An effective and attractive brand is useful in so many ways for rural businesses in the UK, one of PressPoint’s clients is using the brand we created as a signpost to its quality, and to successfully sell their products into the regional arm of a major multiple retailer. In effect, his brand has opened the door to a whole new revenue stream. The retailer really bought into the brand and into the product, and the results are now on its shelves. It’s stories like these which emphasise the need for rural businesses to take their branding much more seriously.

When it comes to thinking about your brand, start at the very beginning. What drove you, or the founders of the business, to start the business? Of course time moves on and businesses change and adapt all the time, but the reasons behind the formation of the business are often at the root of what a business should stand for today.

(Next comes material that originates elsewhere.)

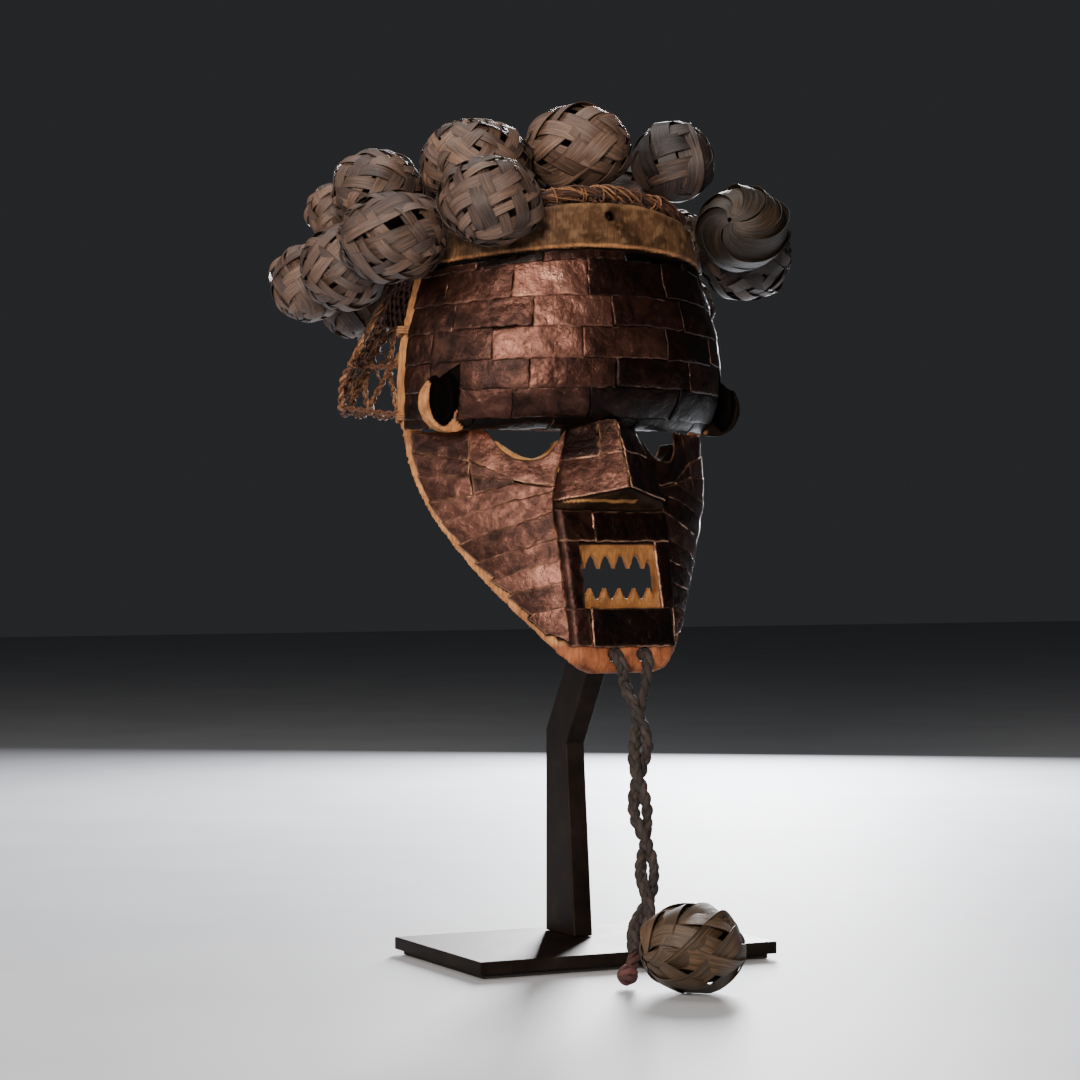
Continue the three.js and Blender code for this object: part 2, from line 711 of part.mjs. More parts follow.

Our client Allen & Page was founded as a limited company in 1936 but had been producing and selling feeds for a number of years prior to that. Their commitment to only using the highest quality ingredients in the feed they produce, to ensure healthy and happy animals, is as strong today as it has ever been. 

Animal nutrition has changed immeasurably since Allen & Page started manufacturing its feed and the company has kept on innovating to stay ahead of the competition, but each time they have developed or improved a product they have endeavoured to keep it as natural and wholesome as it can be.

Their feed products today contain no GM ingredients, no animal by-products and are manufactured in a drug-free mill. Whilst other feed companies have fallen by the wayside in terms of the composition of their feed, Allen & Page has gained and maintained its accreditation from the major food production and quality control organisations for their feeds, including the Soil Association, the Vegetarian Society and ISO.

This highly ethical stance underpins everything they do – from the way they do business, to their team of animal nutritionists who are meeting people every day and giving people truly unbiased advice on how and what to feed their animals. 

So when we create anything for Allen & Page; an advertising campaign, a product launch, a website or even a humble leaflet we understand that whatever we do create, must be true to Allen & Page’s core principles and crucially, convey to the audience that Allen & Page are still true to its own principles.

We like to think that if the founding fathers of Allen & Page could see their business today, they would very proud of the brand which has been created from the ethos they instilled all those years ago.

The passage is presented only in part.